Laser Scanning for Deformation Monitoring: Precision Measurement Guide for 2026

Laser scanning deformation monitoring provides the most reliable method for detecting structural movement, settlement, and displacement with precision that exceeds conventional surveying approaches by an order of magnitude.

I've deployed 3D laser scanning settlement detection on over 40 bridge rehabilitation projects, underground metro construction sites, and historic building stabilization contracts. The technology has prevented catastrophic failures by identifying micro-movements weeks before they became visible to structural engineers. Unlike traditional Total Stations, which measure individual points, laser scanners capture millions of coordinates in minutes, creating a three-dimensional fingerprint of a structure that can be compared against baseline scans to reveal deformation patterns invisible to the naked eye.

Understanding Terrestrial Laser Scanning Structural Monitoring

Terrestrial laser scanning structural monitoring uses ground-based LiDAR instruments to generate dense point clouds representing the current geometry of buildings, bridges, tunnels, and other infrastructure. Each point contains XYZ coordinates with accuracies ranging from ±5mm to ±50mm depending on distance and equipment class.

The fundamental principle is straightforward: scan a structure at time T0, establish this as your baseline, then rescan at regular intervals (weekly, monthly, or quarterly depending on risk factors). Specialized software overlays these point clouds and calculates displacement vectors for every measured surface. A settlement monitoring program at a 12-story office tower I managed detected 8mm differential settlement in the northeast corner foundation over 6 months—well within design tolerances but critical information for ongoing structural health assessment.

How Point Cloud Registration Works

Registration is the process of aligning multiple scans into a single coordinate system. Poorly executed registration introduces systematic errors that mask real deformation signals. I use three proven approaches:

Cloud-to-Cloud Registration: Software automatically aligns overlapping point clouds by identifying geometric relationships. This method works for structures with minimal movement (<100mm) and requires 30-40% overlap between sequential scans.

Target-Based Registration: Reflective targets mounted on the structure serve as control points. After scanning, the software locks point clouds to these known coordinates. This approach tolerates larger movements and provides explicit documentation of measurement geometry—essential for legal disputes over settlement responsibility.

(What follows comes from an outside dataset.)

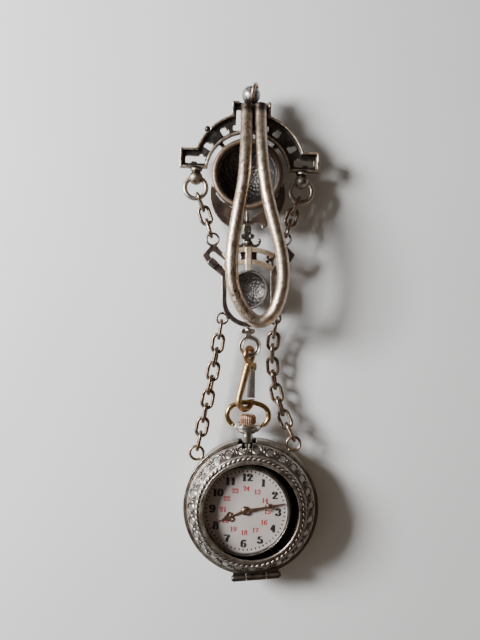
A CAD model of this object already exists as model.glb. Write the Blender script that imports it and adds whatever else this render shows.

Features-Based Registration: Linear features (roof edges, wall corners, floor slabs) serve as alignment references. This hybrid approach suits renovation projects where permanent target installation isn't feasible.

On a recent utility tunnel stability project, differential settlement of 340mm had opened cracks in the concrete lining. Using target-based registration with 12 mounted prisms, we produced settlement maps showing zone-specific displacement rates that guided the structural engineer's underpinning strategy.

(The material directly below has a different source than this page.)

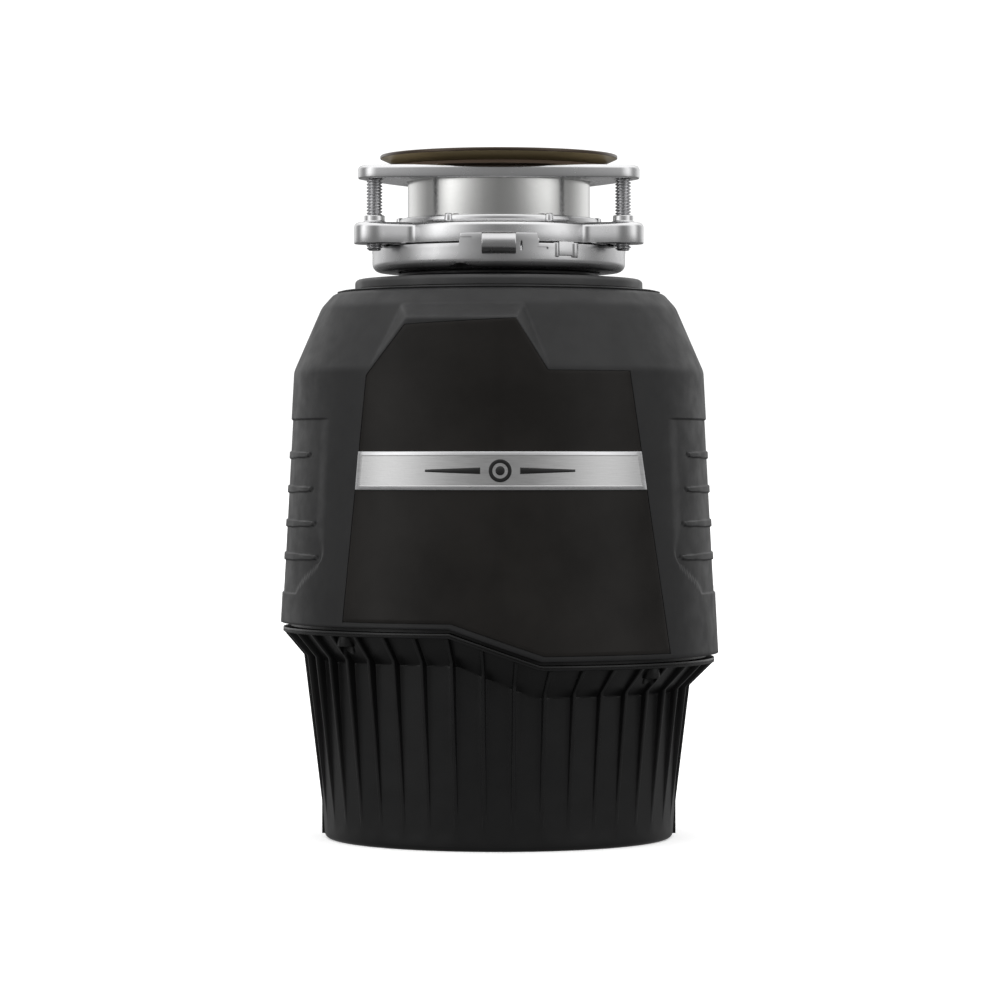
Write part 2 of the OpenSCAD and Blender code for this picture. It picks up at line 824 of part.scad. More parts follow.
module discharge_tube() {
    bore = discharge_r - 2;
    color("black") difference() {
        union() {
            rod_y(24, 107, 109.5, outlet_z);
            rod_y(discharge_r, 108, elbow_y, outlet_z);
            translate([0, elbow_y, outlet_z - elbow_r]) rotate([90, 0, 90])
                rotate_extrude(angle = 90) translate([elbow_r, 0]) circle(r = discharge_r);
            translate([0, elbow_y + elbow_r, 0]) rod(discharge_r, tube_end_z, outlet_z - elbow_r);
        }
        rod_y(bore, 100, elbow_y, outlet_z);
        translate([0, elbow_y, outlet_z - elbow_r]) rotate([90, 0, 90])
            rotate_extrude(angle = 90) translate([elbow_r, 0]) circle(r = bore);
        translate([0, elbow_y + elbow_r, 0]) rod(bore, tube_end_z - 5, outlet_z - elbow_r);
    }
}

sink_flange();
sink_baffle();
fiber_gasket();
backup_flange();
mounting_ring();
snap_ring();
mount_screw_left();
mount_screw_right();
mount_screw_rear();
lock_ring();
mounting_gasket();
top_cap();
upper_shell();
front_panel();
badge_plate();
upper_insulation();
grind_container();
container_seal();
dishwasher_inlet();
inlet_seal();
inlet_plug();
grind_ring();
turntable();
impeller_a();
impeller_b();
impeller_rivet_a();
impeller_rivet_b();
turntable_nut();
drain_housing();
housing_screws();
shaft_seal();
water_slinger();
upper_bearing();
thrust_washer();
motor_shaft();
rotor_core();
rotor_end_rings();
stator_core();
upper_winding();
lower_winding();
lower_bearing();
lower_end_frame();
through_bolts();
start_relay();
overload_protector();
reset_button();
terminal_box();
terminal_cover();
terminal_screws();
ground_screw();
motor_leads();
lower_shell();
shell_screws();
discharge_gasket();
discharge_flange();
discharge_bolts();
discharge_tube();
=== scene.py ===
"""Kitchen garbage disposal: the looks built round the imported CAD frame. Lengths are in millimetres
unless a name says otherwise; they become metres where a mesh is made. Angles are in degrees from the
front (-Y), turning towards the right (+X)."""
import math

import bpy
import numpy as np
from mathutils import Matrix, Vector
from mathutils.geometry import delaunay_2d_cdt, tessellate_polygon


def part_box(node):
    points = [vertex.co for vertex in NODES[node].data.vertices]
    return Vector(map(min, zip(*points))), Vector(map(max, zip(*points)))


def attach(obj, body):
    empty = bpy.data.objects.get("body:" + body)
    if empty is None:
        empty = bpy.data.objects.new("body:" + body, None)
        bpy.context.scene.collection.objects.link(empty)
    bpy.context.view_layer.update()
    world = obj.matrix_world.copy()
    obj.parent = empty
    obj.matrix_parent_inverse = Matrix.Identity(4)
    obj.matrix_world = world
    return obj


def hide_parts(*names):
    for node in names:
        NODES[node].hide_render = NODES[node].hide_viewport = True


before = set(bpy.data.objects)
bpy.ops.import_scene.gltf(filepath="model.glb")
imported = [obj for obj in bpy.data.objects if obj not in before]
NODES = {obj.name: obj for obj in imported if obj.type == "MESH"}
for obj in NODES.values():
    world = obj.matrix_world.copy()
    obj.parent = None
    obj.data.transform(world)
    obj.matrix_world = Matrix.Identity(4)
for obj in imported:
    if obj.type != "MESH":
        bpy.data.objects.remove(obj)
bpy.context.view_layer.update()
MM = 0.001


def span(node, axis):
    """Lowest and highest value of a CAD node along an axis, in millimetres."""
    low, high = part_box(node)
    return low[axis] / MM, high[axis] / MM


# ---------------------------------------------------------------- driving sizes, the same as the CAD's
RIM_R = 102.2
SHOULDER_R, SHOULDER_Z, DRAFT = 97.1, 220.4, 0.053
SEAM_LEFT, SEAM_RIGHT = (-22.7, 102.0), (19.3, 87.4)
SEAM_GAP, RIM_H = 1.8, 2.4
SKIRT_R, SKIRT_DRAFT = 82.4, 0.065
FUNNEL_H = 13.0
FIN_COUNT, FIN_T = 40, 1.8
EARS = (60.0, 180.0, 300.0)        # directions of the three mounting screws
TABS = (0.0, 120.0, 240.0)         # directions of the lock ring's lugs
SCREW_CIRCLE = 67.0
SCREW_BORE = 3.8                   # radius of the screws' holes, clear of the thread
EAR_TOP = 289.4
BOSS_CIRCLE = 95.0
BOSSES = (-133, -47, 47, 133)      # directions of the screws that hold the two shells
PI2 = 2 * math.pi


def wall_r(z):
    return SHOULDER_R + DRAFT * (SHOULDER_Z - z)


def skirt_r(z):
    return SKIRT_R + SKIRT_DRAFT * z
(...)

3D Laser Scanning Settlement Detection: Practical Methodology

Settlement detection requires a systematic measurement protocol that accounts for seasonal effects, instrumental drift, and ambient thermal expansion. The process follows these steps:

1. Baseline Establishment: Scan the structure within 30 days of construction completion or immediately after any major remedial work. This baseline becomes the reference for all future measurements. Conduct baseline scans during stable thermal conditions (morning hours, consistent weather).

2. Target Installation: Mount 50-100 reflective targets depending on structure size. Position targets on stable elements (primary structural members) not subject to non-structural movement. Avoid targets on mechanical systems, cladding, or temporary supports.

3. Scan Positioning: Establish 3-5 scanner positions to capture all critical surfaces with incident angles between 30-60 degrees. Shallow angles increase noise; steep angles reduce point density. Create a scanner position log documenting exact instrument coordinates—reproducibility matters for trend analysis.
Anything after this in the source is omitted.